AFRICANIDADES – Natural de Beira, cidade ao litoral moçambicano, Mia Couto decidiu se aventurar no universo da escrita ainda jovem e descobriu nele sua verdadeira paixão. As vivências no país inspiram suas narrativas, que entrecruzam o recente passado colonial, as adversidades contemporâneas e as riquezas da região austral africana. Moçambique também está presente em suas histórias com um olhar de sensibilidade, atento à figura humana pela ótica da cotidianidade e da diversidade étnica, linguística e cultural local, mas também da memória, mitos, ritos de matriz africana.

 

“Mia Couto é um cidadão da república mundial das letras, um artífice da palavra, que transforma em arte literária as contraditórias dimensões da condição humana, a partir do seu referencial africano primordial”, descreveu o professor do Instituto de Letras (IL) Edvaldo Bergamo. Membro da comitiva do homenageado e orador da solenidade, o docente resgatou a poética para expressar o apreço pelo trabalho e pela figura do escritor com grande prestígio na literatura de língua portuguesa. 

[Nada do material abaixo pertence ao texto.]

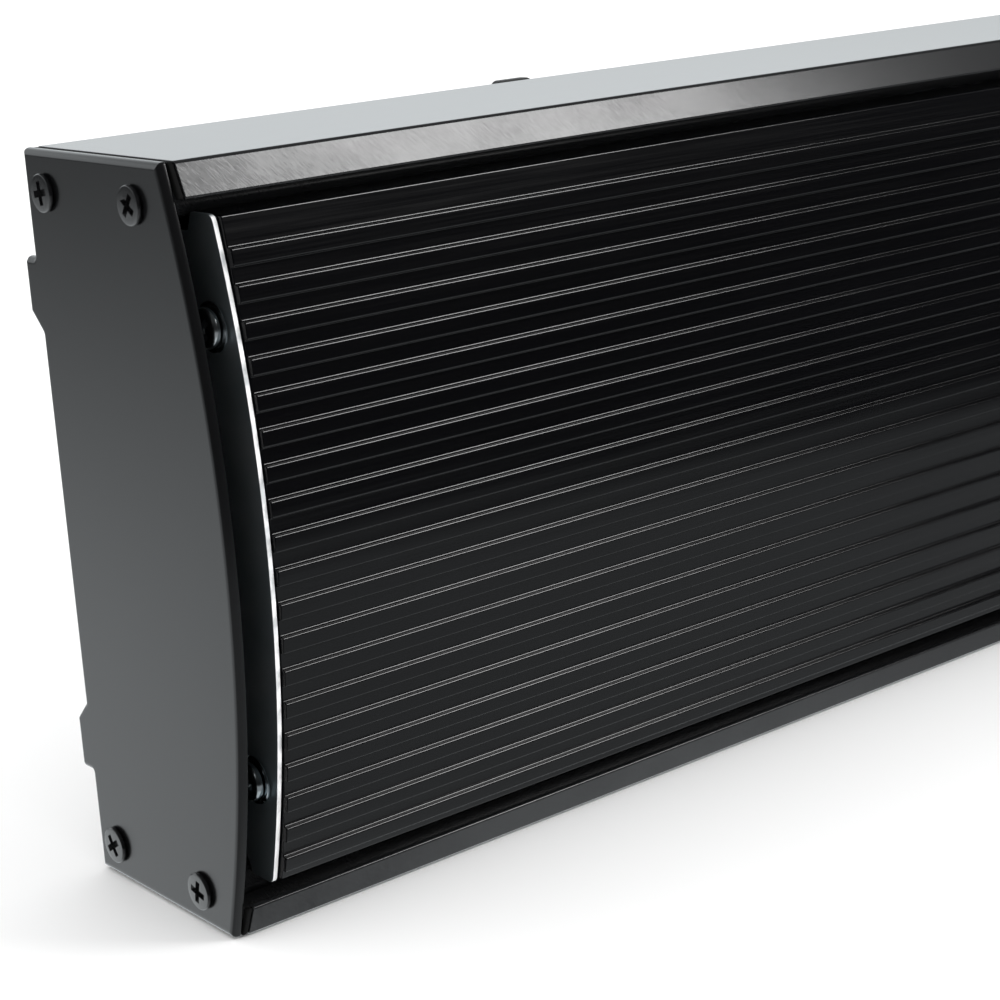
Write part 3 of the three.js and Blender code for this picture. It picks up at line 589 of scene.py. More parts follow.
def painted(name, colours, roughness, grain, depth, specular=0.5):
    """Powder coat: a fine orange-peel surface with a slight unevenness of shade and gloss."""
    material, nodes, links, shader = new_finish(name)
    shader.inputs["Specular IOR Level"].default_value = specular
    broad = noise(nodes, links, 9, 4)
    fine = noise(nodes, links, grain, 2)
    specks = noise(nodes, links, grain * 2.7, 1)
    links.new(tinted(nodes, links, broad, *colours), shader.inputs["Base Color"])
    links.new(ranged(nodes, links, broad, roughness - 0.03, roughness + 0.03), shader.inputs["Roughness"])
    bumped(nodes, links, shader, (fine, depth, 0.5), (specks, depth * 0.4, 0.4))
    return material


def extruded(name, colours, roughness, specular=0.5, depth=2e-6):
    """Anodised extrusion: faint die lines along X, a fine tooth and dull sawn ends."""
    material, nodes, links, shader = new_finish(name)
    broad = noise(nodes, links, 7, 4, (1, 3, 3))
    lines = noise(nodes, links, 1600, 3, (0.012, 1, 1))
    tooth = noise(nodes, links, 5200, 2)
    along = facing(nodes, links)["X"]
    sawn = multiplied(nodes, links, along, along)
    links.new(ranged(nodes, links, sawn, specular, 0.08, 0.2, 0.7), shader.inputs["Specular IOR Level"])
    links.new(tinted(nodes, links, broad, *colours), shader.inputs["Base Color"])
    links.new(ranged(nodes, links, lines, roughness - 0.04, roughness + 0.05), shader.inputs["Roughness"])
    bumped(nodes, links, shader, (lines, depth, 0.35), (tooth, depth, 0.25))
    return material


def housing_finish():
    """Satin black extrusion whose front lips carry fine slanting brush marks."""
    material, nodes, links, shader = new_finish("housing_satin_black")
    broad = noise(nodes, links, 6, 4, (1, 3, 3))
    tooth = noise(nodes, links, 4200, 2)
    marks = noise(nodes, links, 3000, 4, (1, 0.3, 0.1), (0, -40, 0))
    patches = noise(nodes, links, 55, 3)
    along = parts_of(nodes, links, nodes.new("ShaderNodeTexCoord").outputs["Object"])["X"]
    far_out = multiplied(nodes, links, along, along)
    wear = ranged(nodes, links, far_out, 0.55, 1, 0.185, 0.24)
    colour = tinted(nodes, links, broad, (0.010, 0.0103, 0.011), (0.013, 0.0134, 0.0142))
    links.new(colour, shader.inputs["Base Color"])
    lip = ranged(nodes, links, facing(nodes, links)["Y"], 1, 0, -0.85, -0.6)
    weight = multiplied(nodes, links, lip, ranged(nodes, links, patches, 0.45, 1))
    brushed = multiplied(nodes, links, marks, multiplied(nodes, links, weight, wear))
    links.new(ranged(nodes, links, brushed, 0.64, 0.2, 0, 0.6), shader.inputs["Specular IOR Level"])
    links.new(ranged(nodes, links, brushed, 0.16, 0.22, 0, 0.6), shader.inputs["Roughness"])
    bumped(nodes, links, shader, (brushed, 1.2e-5, 1.0), (tooth, 2e-6, 0.3))
    return material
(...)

Formado por estudantes refugiados e imigrantes, o Coral Hamaca alegrou a solenidade com canções de países africanos e latino-americanos. Foto: André Gomes/Secom UnB

 

O trânsito de suas produções pelas contradições observadas na sociedade moçambicana, demonstram, na visão de Bergamo, a capacidade do autor de imergir nas entranhas de seu país. “É a jovem nação das províncias mais distantes, das aldeias isoladas, dos antigos régulos tiranos, dos costumes tradicionais em mutação, das dificuldades materiais persistentes da miséria, pobreza, descaso e solidão, mas também da imensa riqueza, dos enormes recursos naturais, hibridismos diversos, aculturações e transculturações comuns ao mundo moçambicano”, enfatiza.

 

Versatilidade artística, criatividade e ousadia no trato da linguagem são outras marcas frisadas pelo docente como próprias da escrita de Mia Couto, sempre na fronteira da criação artística. “Seus romances e contos figuram as vicissitudes da moçambicanidade entre história e estórias, entre fato e ficção, verdade e imaginação, racional e mágico, sonho e fantasia, prosaico e o insólito, nas passagens irônicas, nos desfechos inesperados, nos encantos dos instantes do cotidiano, na engenhosidade da prosa poética”, detalha.

 

Também vinculado ao Instituto de Letras da UnB, o vice-reitor Enrique Huelva expressou seu encantamento com a capacidade de Mia Couto em dar voz àqueles que, normalmente, não são escutados. Contente com a presença do agraciado na Universidade, Huelva fez um pedido: “Que continue nos fornecendo essas vozes, pois nosso compromisso é deixá-las ecoar fortemente em nós."